Mark Joseph Stern at Slate said that Thomas had attacked women who have abortions as “callous and monstrous child-killers” – a slander which Stern made up out of thin air.
Charles P. Pierce, at Esquire, wrote that Thomas had gone “bananas.” Garrett Eps, in The Atlantic, said that Thomas was part of “the far-right wing of African American conservatism.”
Adam Liptak, at the New York Times, barely mentioned it.
The full decision in Box v. Planned Parenthood of Indiana and Kentucky [Thomas’s concurrence begins on page 13] can be read here.
What follows are just a few highlights from his 20 page concurrence.

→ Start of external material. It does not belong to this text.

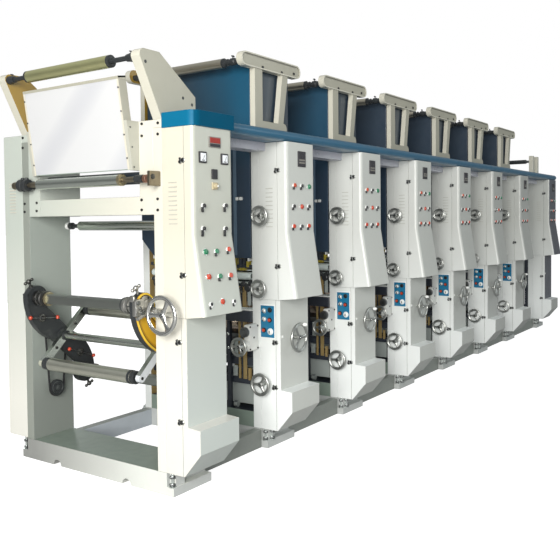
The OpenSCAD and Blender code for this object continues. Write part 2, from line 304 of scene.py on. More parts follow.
@dataclass(frozen=True)
class Metal(Finish):
    """Bare metal, turned, brushed or plated."""

    rough: float = 0.25
    grain: tuple[float, float, float] = (2.0, 190.0, 2.0)
    streak: float = 0.035
    metallic: float = 1.0
    stain: float = 0.1

    def make(self) -> bpy.types.Material:
        """Makes the metal.

        Returns:
            The metal as a material.
        """
        w = Wiring(self.name)
        rings = w.noise(1.0, 3.0, self.grain)
        stain = w.patches(7.0, 5.0, 0.45, 0.75, 0.0, self.stain)
        base = w.blend(stain, w.blend(rings, *self.shades(self.streak)), self.faded(0.66))
        w.put(Base_Color=base, Metallic=self.metallic)
        w.rough(22.0, 4.0, self.rough - 0.03, self.rough + 0.05)
        w.bump(rings, 0.004, 0.0001)
        return w.material


@dataclass(frozen=True)
class Rubber(Finish):
    """Smooth rubber or leather belt with a dull sheen."""

    rough: float = 0.55

    def make(self) -> bpy.types.Material:
        """Makes the rubber.

        Returns:
            The rubber as a material.
        """
        w = Wiring(self.name)
        w.put(Base_Color=w.blend(w.noise(18.0, 5.0), *self.shades(0.25)))
        w.rough(60.0, 4.0, self.rough - 0.08, self.rough + 0.1)
        w.bump(w.noise(600.0, 2.0), 0.05, 0.0002)
        return w.material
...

*”This case highlights the fact that abortion is an act rife with the potential for eugenic manipulation. From the beginning, birth control and abortion were promoted as means of effectuating eugenics. Planned Parenthood founder Margaret Sanger was particularly open about the fact that birth control could be used for eugenic purposes. These arguments about the eugenic potential for birth control apply with even greater force to abortion, which can be used to target specific children with unwanted characteristics. Even after World War II, future Planned Parenthood President Alan Guttmacher and other abortion advocates endorsed abortion for eugenic reasons and promoted it as a means of controlling the population and improving its quality. As explained below, a growing body of evidence suggests that eugenic goals are already being realized through abortion.”

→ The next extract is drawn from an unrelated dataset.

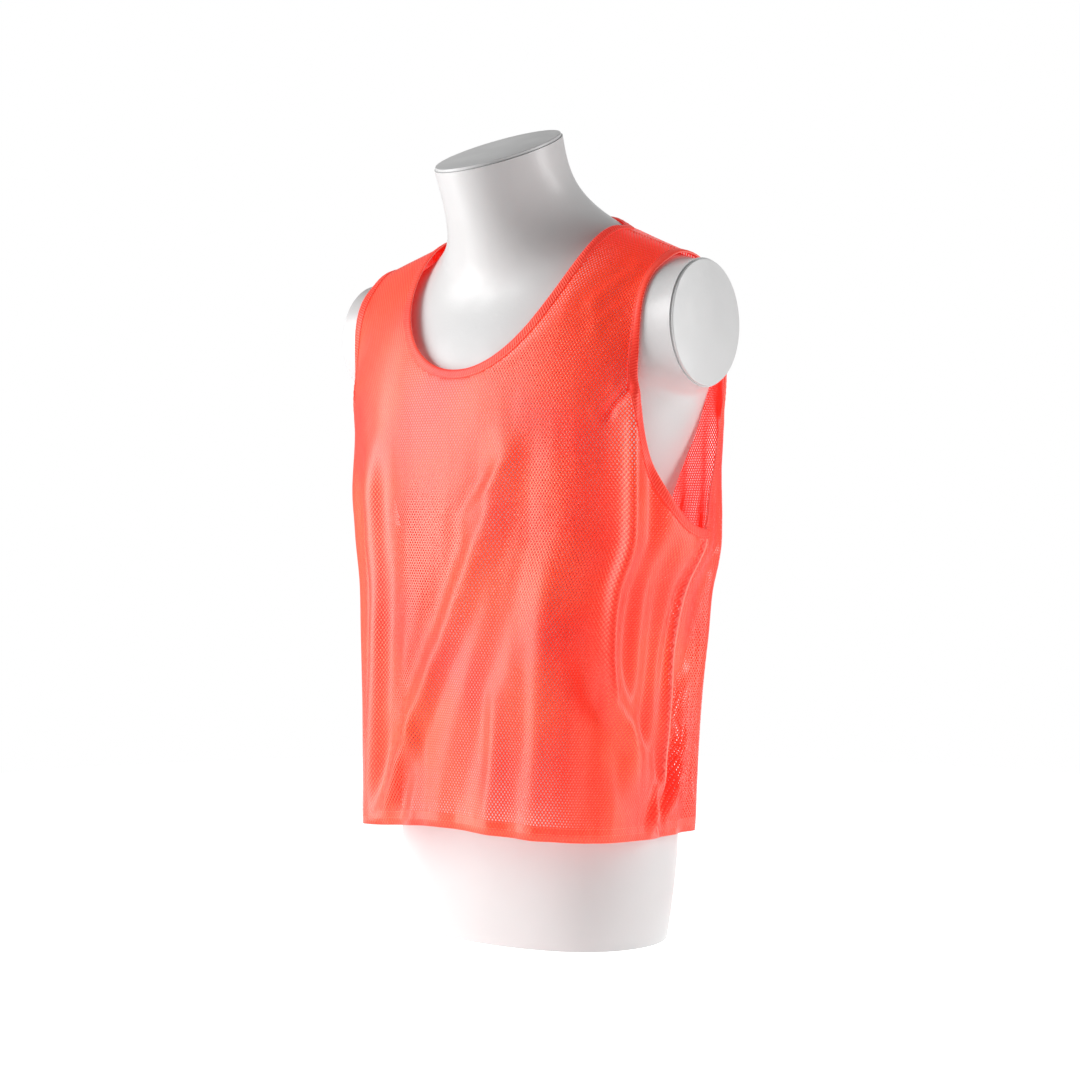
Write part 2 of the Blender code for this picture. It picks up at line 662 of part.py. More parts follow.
def make_cap(name, rim, outwards, thickness):
    """A flat plate on an end of the form, a little inside its rim."""
    outwards = np.array(outwards)
    middle = rim.mean(axis=0)
    spoke = rim - middle
    reach = np.linalg.norm(spoke, axis=1)[:, None]
    base = middle + spoke * (1.0 - CAP_INSET / reach) + outwards * SEAM_GAP
    bevel = thickness * 0.35
    top_rim = middle + spoke * (1.0 - (CAP_INSET + bevel) / reach)
    top_rim += outwards * (SEAM_GAP + thickness)
    upper = base + outwards * (thickness - bevel)
    count = len(rim)
    faces = [tuple(range(count))[::-1], tuple(range(2 * count, 3 * count))]
    for layer in (0, count):
        for k in range(count):
            f = (k + 1) % count
            faces.append((layer + k, layer + f, layer + count + f, layer + count + k))
    return add_mesh(name, np.concatenate((base, upper, top_rim)), faces)


# ---------------------------------------------------------------- the objects
def add_mesh(name, verts, faces):
    mesh = bpy.data.meshes.new(name)
    mesh.from_pydata([tuple(vert) for vert in verts], [], faces)
    mesh.validate()
    body = bmesh.new()
    body.from_mesh(mesh)
    bmesh.ops.recalc_face_normals(body, faces=body.faces)
    body.to_mesh(mesh)
    body.free()
    part = bpy.data.objects.new(name, mesh)
    HOME.objects.link(part)
    return part


def paint(part, material_name):
    color, roughness = COLORS[material_name]
    material = bpy.data.materials.get(material_name)
    if material is None:
        material = bpy.data.materials.new(material_name)
        material.use_nodes = True
        shader = material.node_tree.nodes["Principled BSDF"]
        shader.inputs["Base Color"].default_value = color
        shader.inputs["Roughness"].default_value = roughness
        material.diffuse_color = color
    part.data.materials.append(material)


def build():
    points, faces = smooth_form(CAGE_SMOOTHING)
    fine_points, fine_faces = smooth_form(CAGE_SMOOTHING + 2)
    surface = BVHTree.FromPolygons([tuple(p) for p in fine_points], fine_faces)
    drape = Drape(surface)
    paint(add_mesh("torso_form", points, faces), "gloss_form")
    for name, out in (("shoulder_cap_left", 1.0), ("shoulder_cap_right", -1.0)):
        on_end = np.abs(points[:, 0] - out * SHOULDER_X) < 1e-5
        rim = flat_end_rim(points, faces, on_end)
        cap = make_cap(name, rim, (out, 0.0, 0.0), SHOULDER_CAP_THICKNESS)
        paint(cap, "gloss_form")
    slant = math.atan2(
        NECK_CUT.z_back - NECK_CUT.z_side, NECK_CUT.y_back - NECK_CUT.y_side
    )
    up = (0.0, -math.sin(slant), math.cos(slant))
    level = points @ np.array(up)
    rim = flat_end_rim(points, faces, level > level.max() - 1e-5)
    paint(make_cap("neck_cap", rim, up, NECK_CAP_THICKNESS), "gloss_form")
    paint(make_panel("front_panel", drape, FRONT), "mesh_cloth")
    paint(make_panel("back_panel", drape, BACK), "mesh_cloth")
    paint(make_binding("neck_binding", drape, neck_loop()), "rib_binding")
    for name, mirror in (("armhole_binding_left", 1.0), ("armhole_binding_right", -1.0)):
        paint(make_binding(name, drape, armhole_loop(mirror)), "rib_binding")


for leftover in list(bpy.data.objects):
    bpy.data.objects.remove(leftover)
HOME = bpy.data.collections.new("scrimmage_vest_on_form")
bpy.context.scene.collection.children.link(HOME)
build()
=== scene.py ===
"""A mesh scrimmage vest worn by a glossy limbless torso form, dressed for a studio view.

The vest is built again here as fine cloth on the same drape as its solids: two panels
of knitted mesh, a ribbed binding round the neck and each armhole, a turned-up hem and
its rows of stitching. A place on the cloth is (across, up): the distance along the
cloth from a panel's centre line, positive towards the wearer's left, and the distance
up the cloth from the hem.
"""

from __future__ import annotations

import logging
import math
from dataclasses import dataclass, field
from enum import Enum

import bmesh
import bpy
import numpy as np
from mathutils import Matrix, Vector, geometry, noise
from mathutils.bvhtree import BVHTree

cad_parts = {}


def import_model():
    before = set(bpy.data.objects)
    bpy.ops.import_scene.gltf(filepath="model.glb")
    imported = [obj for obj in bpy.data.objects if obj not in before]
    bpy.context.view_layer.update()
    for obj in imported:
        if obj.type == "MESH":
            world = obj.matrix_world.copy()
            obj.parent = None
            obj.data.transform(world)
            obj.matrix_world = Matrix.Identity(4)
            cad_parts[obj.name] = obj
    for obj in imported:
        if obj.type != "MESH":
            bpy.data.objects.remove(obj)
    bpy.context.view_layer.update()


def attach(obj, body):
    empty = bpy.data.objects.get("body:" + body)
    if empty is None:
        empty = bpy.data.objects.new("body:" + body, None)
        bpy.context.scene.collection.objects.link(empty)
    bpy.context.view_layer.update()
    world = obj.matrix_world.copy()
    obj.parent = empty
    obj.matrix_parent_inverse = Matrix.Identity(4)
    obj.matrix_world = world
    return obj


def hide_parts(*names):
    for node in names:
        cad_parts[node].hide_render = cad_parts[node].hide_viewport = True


LOG = logging.getLogger("scrimmage_vest")
BODY = "root"

CURVE_SAMPLES = 81  # points that measure a quarter of a section
EDGE_SAMPLES = 121  # points that draw a neckline or an armhole

Colour = tuple[float, float, float, float]
Loop = list[tuple["Side", np.ndarray, np.ndarray]]


class Side(Enum):
    """The two panels of the vest."""

    FRONT = "front"
    BACK = "back"


class Slot(Enum):
    """The record's material slots."""

    MESH_CLOTH = "mesh_cloth"
    RIB_BINDING = "rib_binding"
    GLOSS_FORM = "gloss_form"


# ------------------------------------------------------------------ small tools
def ease(value: np.ndarray) -> np.ndarray:
    """Go from 0 to 1 with a level start and a level end.

    Args:
        value: Any numbers; those below 0 or above 1 are held there.

    Returns:
        The eased numbers.
    """
    held = np.clip(value, 0.0, 1.0)
    return held * held * (3.0 - 2.0 * held)


def smooth_curve(places: list[float], values: list[float], at: np.ndarray) -> np.ndarray:
    """Read a smooth curve through table rows, with no overshoot between rows.

    Args:
        places: Where each row stands, rising.
        values: The value in each row.
        at: Where to read the curve.

    Returns:
        The curve's value at each place.
    """
    knots = np.asarray(places, float)
    heights = np.asarray(values, float)
    rise = np.diff(heights) / np.diff(knots)
    slope = np.concatenate(([rise[0]], (rise[:-1] + rise[1:]) / 2.0, [rise[-1]]))
    for row in range(1, len(rise)):
        if rise[row - 1] * rise[row] <= 0.0:
            slope[row] = 0.0
        else:
            limit = 3.0 * min(abs(rise[row - 1]), abs(rise[row]))
            slope[row] = math.copysign(min(abs(slope[row]), limit), rise[row])
    row = np.clip(np.searchsorted(knots, at) - 1, 0, len(rise) - 1)
    width = (knots[1:] - knots[:-1])[row]
    t = np.clip((at - knots[row]) / width, 0.0, 1.0)
    keep = (1.0 + 2.0 * t) * (1.0 - t) ** 2
    lead = t * (1.0 - t) ** 2
    trail = t * t * (t - 1.0)
    bend = width * (slope[row] * lead + slope[row + 1] * trail)
    return heights[row] * keep + heights[row + 1] * (1.0 - keep) + bend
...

*“Eight decades after Sanger’s ‘Negro Project,’ abortion in the United States is also marked by a considerable racial disparity. The reported nationwide abortion ratio—the number of abortions per 1,000 live births—among black women is nearly 3.5 times the ratio for white women. And there are areas of New York City in which black children are more likely to be aborted than they are to be born alive—and are up to eight times more likely to be aborted than white children in the same area. Whatever the reasons for these disparities, they suggest that, insofar as abortion is viewed as a method of ‘family planning,’ black people do indeed ‘tak[e] the brunt of the ‘planning.’”
*[This is crucial] “Enshrining a constitutional right to an abortion based solely on the race, sex, or disability of an unborn child, as Planned Parenthood advocates, would constitutionalize the views of the twentieth-century eugenics movement. In other contexts, the Court has been zealous in vindicating the rights of people even potentially subjected to race, sex, and disability discrimination. … Although the Court declines to wade into these issues today, we cannot avoid them forever.
Having created the constitutional right to an abortion, this Court is dutybound to address its scope. In that regard, it is easy to understand why the District Court and the Seventh Circuit looked to Casey [the 1992 Supreme Court decision] to resolve a question it did not address. Where else could they turn? The Constitution itself is silent on abortion.
“Although the Court declines to wade into these issues today, we cannot avoid them forever.” Life is full of ironies.
Planned Parenthood of Greater New York could not possibly dislike anything more than the prospect of frankly acknowledging the truth of what McGurn wrote on Monday: “Planned Parenthood disavows her ‘racist legacy’ but continues carrying it out.”